Maximum drawdown is often the metric that changes behaviour. Many players think they can handle volatility until they see that their bankroll routinely falls by 35–50% during normal play. If your journal shows drawdowns that your bankroll cannot survive, it is not bad luck — it is poor risk control. The solution is usually smaller stakes, shorter sessions, or stricter loss limits, not “playing until you get it back”.
For sports betting, one of the most useful advanced indicators is closing line value (CLV). It compares the odds you took to the market’s closing odds. Consistently positive CLV is often a stronger sign of quality than short-term profit, because it suggests you are beating the market price rather than simply getting lucky. If you track CLV, record the odds at placement and the closing odds for the same market.
For casino play, advanced analysis is more limited because most games are negative expectation in the long run, but you can still track behaviour metrics. For example: how often you exceed your planned loss limit, how often you increase stakes after losses, and how frequently you extend sessions beyond your intended time. These are practical metrics that reveal whether gambling is staying controlled or becoming reactive.

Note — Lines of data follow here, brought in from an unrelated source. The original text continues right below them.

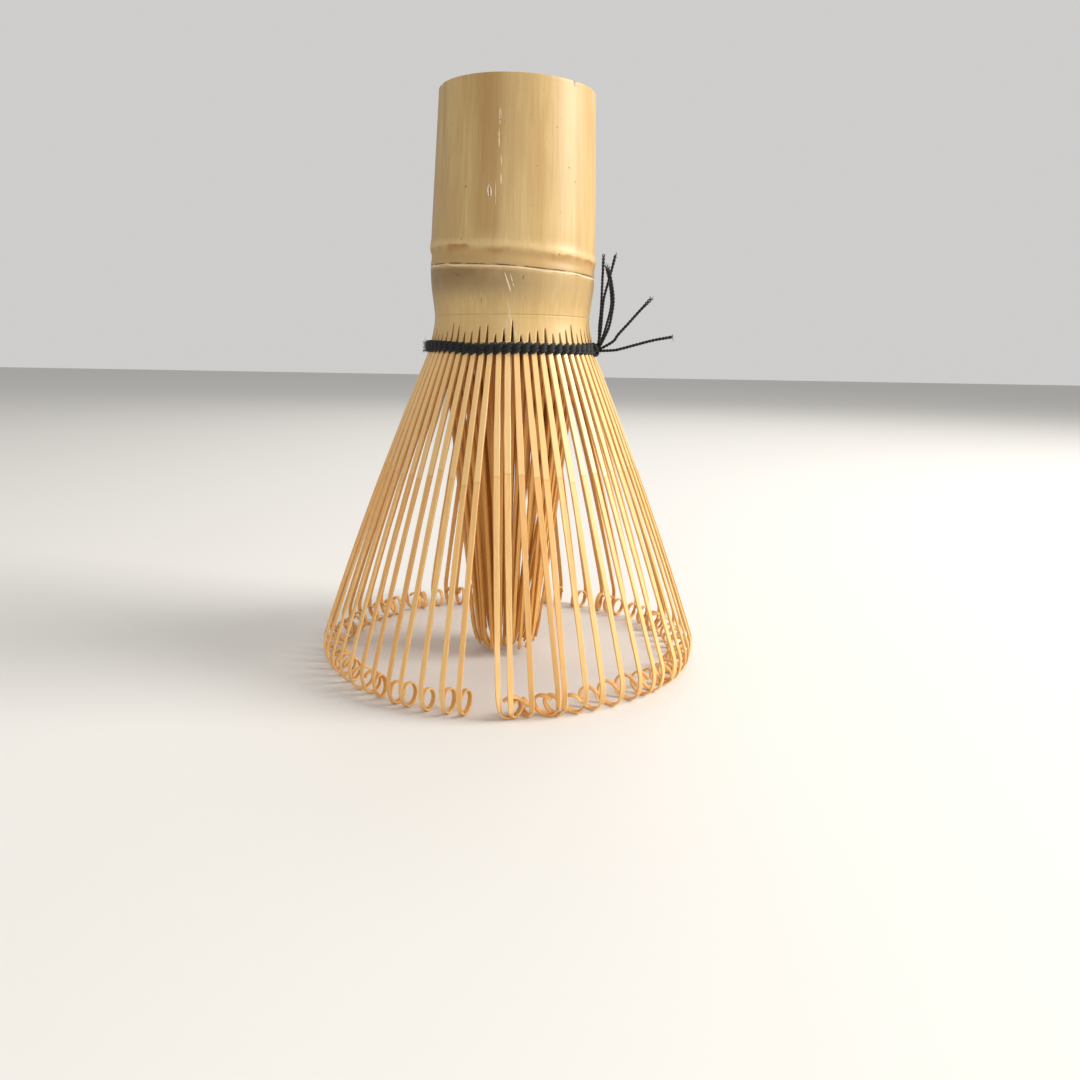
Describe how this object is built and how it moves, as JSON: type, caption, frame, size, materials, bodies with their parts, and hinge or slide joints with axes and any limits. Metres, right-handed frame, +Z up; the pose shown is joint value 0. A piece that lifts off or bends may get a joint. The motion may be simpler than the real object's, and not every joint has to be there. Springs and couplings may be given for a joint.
{
  "type": "bamboo tea whisk",
  "caption": "Tea whisk split from one culm of bamboo: hollow grip, black thread binding, flared outer tines with curled tips and a gathered inner brush that flex.",
  "frame": {"origin": "on the surface the whisk stands on, under the middle of the grip", "axes": "+Z up along the whisk, from the curled tips to the cut end of the grip; the loose thread ends lie on the +X side"},
  "size_m": [0.0664, 0.0664, 0.0944],
  "materials": {
    "culm": "satin split bamboo skin, pale yellow tan with fine lengthwise fibres",
    "outer_tines": "shaved bamboo slats, pale honey, slightly glossy",
    "inner_tines": "shaved bamboo pith side, deeper orange tan, matte",
    "thread": "black plied cotton thread, matte with slight fuzz"
  },
  "bodies": {
    "handle": {"handle_culm": "culm", "binding_band": "thread", "binding_core": "thread", "binding_knot": "thread", "thread_tail_1": "thread", "thread_tail_2": "thread", "thread_tail_3": "thread", "thread_tail_4": "thread", "thread_tail_5": "thread", "thread_tail_6": "thread"},
    "outer_stave_01": {"outer_stave_01": "outer_tines"},
    "outer_stave_02": {"outer_stave_02": "outer_tines"},
    "outer_stave_03": {"outer_stave_03": "outer_tines"},
    "outer_stave_04": {"outer_stave_04": "outer_tines"},
    "outer_stave_05": {"outer_stave_05": "outer_tines"},
    "outer_stave_06": {"outer_stave_06": "outer_tines"},
    "outer_stave_07": {"outer_stave_07": "outer_tines"},
    "outer_stave_08": {"outer_stave_08": "outer_tines"},
    "outer_stave_09": {"outer_stave_09": "outer_tines"},
    "outer_stave_10": {"outer_stave_10": "outer_tines"},
    "outer_stave_11": {"outer_stave_11": "outer_tines"},
    "outer_stave_12": {"outer_stave_12": "outer_tines"},
    "outer_stave_13": {"outer_stave_13": "outer_tines"},
    "outer_stave_14": {"outer_stave_14": "outer_tines"},
    "outer_stave_15": {"outer_stave_15": "outer_tines"},
    "outer_stave_16": {"outer_stave_16": "outer_tines"},
    "inner_stave_01": {"inner_stave_01": "inner_tines"},
    "inner_stave_02": {"inner_stave_02": "inner_tines"},
    "inner_stave_03": {"inner_stave_03": "inner_tines"},
    "inner_stave_04": {"inner_stave_04": "inner_tines"},
    "inner_stave_05": {"inner_stave_05": "inner_tines"},
    "inner_stave_06": {"inner_stave_06": "inner_tines"},
    "inner_stave_07": {"inner_stave_07": "inner_tines"},
    "inner_stave_08": {"inner_stave_08": "inner_tines"},
    "inner_stave_09": {"inner_stave_09": "inner_tines"},
    "inner_stave_10": {"inner_stave_10": "inner_tines"},
    "inner_stave_11": {"inner_stave_11": "inner_tines"},
    "inner_stave_12": {"inner_stave_12": "inner_tines"},
    "inner_stave_13": {"inner_stave_13": "inner_tines"},
    "inner_stave_14": {"inner_stave_14": "inner_tines"},
    "inner_stave_15": {"inner_stave_15": "inner_tines"},
    "inner_stave_16": {"inner_stave_16": "inner_tines"}
  },
  "joints": [
    {"name": "outer_flex_01", "type": "hinge", "parent": "handle", "child": "outer_stave_01", "pos_m": [0.01334, 0.00265, 0.0536], "axis": [0.1951, -0.9808, 0], "range_deg": [-4, 5], "stiffness_Nm_per_rad": 0.012},
    {"name": "outer_flex_02", "type": "hinge", "parent": "handle", "child": "outer_stave_02", "pos_m": [0.01131, 0.00756, 0.0536], "axis": [0.5556, -0.8315, 0], "range_deg": [-4, 5], "stiffness_Nm_per_rad": 0.012},
    {"name": "outer_flex_03", "type": "hinge", "parent": "handle", "child": "outer_stave_03", "pos_m": [0.00756, 0.01131, 0.0536], "axis": [0.8315, -0.5556, 0], "range_deg": [-4, 5], "stiffness_Nm_per_rad": 0.012},
    {"name": "outer_flex_04", "type": "hinge", "parent": "handle", "child": "outer_stave_04", "pos_m": [0.00265, 0.01334, 0.0536], "axis": [0.9808, -0.1951, 0], "range_deg": [-4, 5], "stiffness_Nm_per_rad": 0.012},
    {"name": "outer_flex_05", "type": "hinge", "parent": "handle", "child": "outer_stave_05", "pos_m": [-0.00265, 0.01334, 0.0536], "axis": [0.9808, 0.1951, 0], "range_deg": [-4, 5], "stiffness_Nm_per_rad": 0.012},
    {"name": "outer_flex_06", "type": "hinge", "parent": "handle", "child": "outer_stave_06", "pos_m": [-0.00756, 0.01131, 0.0536], "axis": [0.8315, 0.5556, 0], "range_deg": [-4, 5], "stiffness_Nm_per_rad": 0.012},
    {"name": "outer_flex_07", "type": "hinge", "parent": "handle", "child": "outer_stave_07", "pos_m": [-0.01131, 0.00756, 0.0536], "axis": [0.5556, 0.8315, 0], "range_deg": [-4, 5], "stiffness_Nm_per_rad": 0.012},
    {"name": "outer_flex_08", "type": "hinge", "parent": "handle", "child": "outer_stave_08", "pos_m": [-0.01334, 0.00265, 0.0536], "axis": [0.1951, 0.9808, 0], "range_deg": [-4, 5], "stiffness_Nm_per_rad": 0.012},
    {"name": "outer_flex_09", "type": "hinge", "parent": "handle", "child": "outer_stave_09", "pos_m": [-0.01334, -0.00265, 0.0536], "axis": [-0.1951, 0.9808, 0], "range_deg": [-4, 5], "stiffness_Nm_per_rad": 0.012},
    {"name": "outer_flex_10", "type": "hinge", "parent": "handle", "child": "outer_stave_10", "pos_m": [-0.01131, -0.00756, 0.0536], "axis": [-0.5556, 0.8315, 0], "range_deg": [-4, 5], "stiffness_Nm_per_rad": 0.012},
    {"name": "outer_flex_11", "type": "hinge", "parent": "handle", "child": "outer_stave_11", "pos_m": [-0.00756, -0.01131, 0.0536], "axis": [-0.8315, 0.5556, 0], "range_deg": [-4, 5], "stiffness_Nm_per_rad": 0.012},
    {"name": "outer_flex_12", "type": "hinge", "parent": "handle", "child": "outer_stave_12", "pos_m": [-0.00265, -0.01334, 0.0536], "axis": [-0.9808, 0.1951, 0], "range_deg": [-4, 5], "stiffness_Nm_per_rad": 0.012},
    {"name": "outer_flex_13", "type": "hinge", "parent": "handle", "child": "outer_stave_13", "pos_m": [0.00265, -0.01334, 0.0536], "axis": [-0.9808, -0.1951, 0], "range_deg": [-4, 5], "stiffness_Nm_per_rad": 0.012},
    {"name": "outer_flex_14", "type": "hinge", "parent": "handle", "child": "outer_stave_14", "pos_m": [0.00756, -0.01131, 0.0536], "axis": [-0.8315, -0.5556, 0], "range_deg": [-4, 5], "stiffness_Nm_per_rad": 0.012},
    {"name": "outer_flex_15", "type": "hinge", "parent": "handle", "child": "outer_stave_15", "pos_m": [0.01131, -0.00756, 0.0536], "axis": [-0.5556, -0.8315, 0], "range_deg": [-4, 5], "stiffness_Nm_per_rad": 0.012},
    {"name": "outer_flex_16", "type": "hinge", "parent": "handle", "child": "outer_stave_16", "pos_m": [0.01334, -0.00265, 0.0536], "axis": [-0.1951, -0.9808, 0], "range_deg": [-4, 5], "stiffness_Nm_per_rad": 0.012},
    {"name": "inner_flex_01", "type": "hinge", "parent": "handle", "child": "inner_stave_01", "pos_m": [0.01118, 0.00222, 0.0536], "axis": [0.1951, -0.9808, 0], "range_deg": [-1, 4], "stiffness_Nm_per_rad": 0.008},
    {"name": "inner_flex_02", "type": "hinge", "parent": "handle", "child": "inner_stave_02", "pos_m": [0.00948, 0.00633, 0.0536], "axis": [0.5556, -0.8315, 0], "range_deg": [-1, 4], "stiffness_Nm_per_rad": 0.008},
    {"name": "inner_flex_03", "type": "hinge", "parent": "handle", "child": "inner_stave_03", "pos_m": [0.00633, 0.00948, 0.0536], "axis": [0.8315, -0.5556, 0], "range_deg": [-1, 4], "stiffness_Nm_per_rad": 0.008},
    {"name": "inner_flex_04", "type": "hinge", "parent": "handle", "child": "inner_stave_04", "pos_m": [0.00222, 0.01118, 0.0536], "axis": [0.9808, -0.1951, 0], "range_deg": [-1, 4], "stiffness_Nm_per_rad": 0.008},
    {"name": "inner_flex_05", "type": "hinge", "parent": "handle", "child": "inner_stave_05", "pos_m": [-0.00222, 0.01118, 0.0536], "axis": [0.9808, 0.1951, 0], "range_deg": [-1, 4], "stiffness_Nm_per_rad": 0.008},
    {"name": "inner_flex_06", "type": "hinge", "parent": "handle", "child": "inner_stave_06", "pos_m": [-0.00633, 0.00948, 0.0536], "axis": [0.8315, 0.5556, 0], "range_deg": [-1, 4], "stiffness_Nm_per_rad": 0.008},
    {"name": "inner_flex_07", "type": "hinge", "parent": "handle", "child": "inner_stave_07", "pos_m": [-0.00948, 0.00633, 0.0536], "axis": [0.5556, 0.8315, 0], "range_deg": [-1, 4], "stiffness_Nm_per_rad": 0.008},
    {"name": "inner_flex_08", "type": "hinge", "parent": "handle", "child": "inner_stave_08", "pos_m": [-0.01118, 0.00222, 0.0536], "axis": [0.1951, 0.9808, 0], "range_deg": [-1, 4], "stiffness_Nm_per_rad": 0.008},
    {"name": "inner_flex_09", "type": "hinge", "parent": "handle", "child": "inner_stave_09", "pos_m": [-0.01118, -0.00222, 0.0536], "axis": [-0.1951, 0.9808, 0], "range_deg": [-1, 4], "stiffness_Nm_per_rad": 0.008},
    {"name": "inner_flex_10", "type": "hinge", "parent": "handle", "child": "inner_stave_10", "pos_m": [-0.00948, -0.00633, 0.0536], "axis": [-0.5556, 0.8315, 0], "range_deg": [-1, 4], "stiffness_Nm_per_rad": 0.008},
    {"name": "inner_flex_11", "type": "hinge", "parent": "handle", "child": "inner_stave_11", "pos_m": [-0.00633, -0.00948, 0.0536], "axis": [-0.8315, 0.5556, 0], "range_deg": [-1, 4], "stiffness_Nm_per_rad": 0.008},
    {"name": "inner_flex_12", "type": "hinge", "parent": "handle", "child": "inner_stave_12", "pos_m": [-0.00222, -0.01118, 0.0536], "axis": [-0.9808, 0.1951, 0], "range_deg": [-1, 4], "stiffness_Nm_per_rad": 0.008},
    {"name": "inner_flex_13", "type": "hinge", "parent": "handle", "child": "inner_stave_13", "pos_m": [0.00222, -0.01118, 0.0536], "axis": [-0.9808, -0.1951, 0], "range_deg": [-1, 4], "stiffness_Nm_per_rad": 0.008},
    {"name": "inner_flex_14", "type": "hinge", "parent": "handle", "child": "inner_stave_14", "pos_m": [0.00633, -0.00948, 0.0536], "axis": [-0.8315, -0.5556, 0], "range_deg": [-1, 4], "stiffness_Nm_per_rad": 0.008},
    {"name": "inner_flex_15", "type": "hinge", "parent": "handle", "child": "inner_stave_15", "pos_m": [0.00948, -0.00633, 0.0536], "axis": [-0.5556, -0.8315, 0], "range_deg": [-1, 4], "stiffness_Nm_per_rad": 0.008},
    {"name": "inner_flex_16", "type": "hinge", "parent": "handle", "child": "inner_stave_16", "pos_m": [0.01118, -0.00222, 0.0536], "axis": [-0.1951, -0.9808, 0], "range_deg": [-1, 4], "stiffness_Nm_per_rad": 0.008}
  ]
}
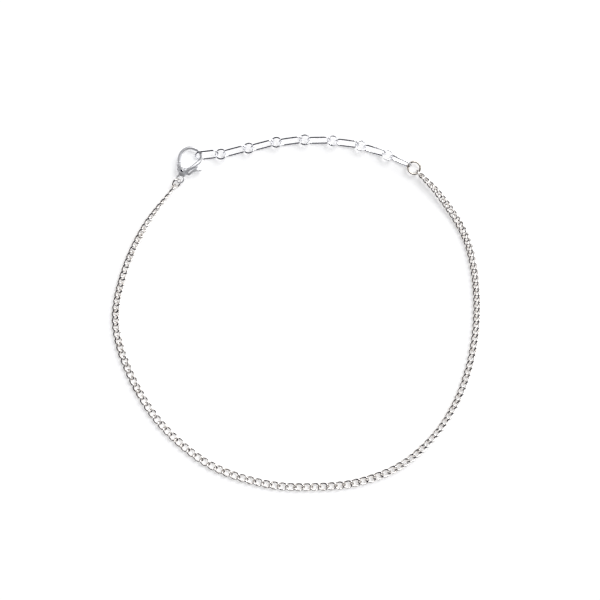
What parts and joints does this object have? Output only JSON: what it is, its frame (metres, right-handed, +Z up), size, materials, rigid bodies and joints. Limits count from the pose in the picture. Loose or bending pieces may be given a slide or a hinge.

If you are using bonuses, treat bonus funds as conditional until they become withdrawable and record wagering requirements separately. In 2026 many operators offer complex promotions with restrictions that affect true value. A journal helps you see whether bonuses are genuinely adding value or encouraging higher wagering. Over time, you’ll identify which promotions are worth taking and which ones simply lead to higher losses.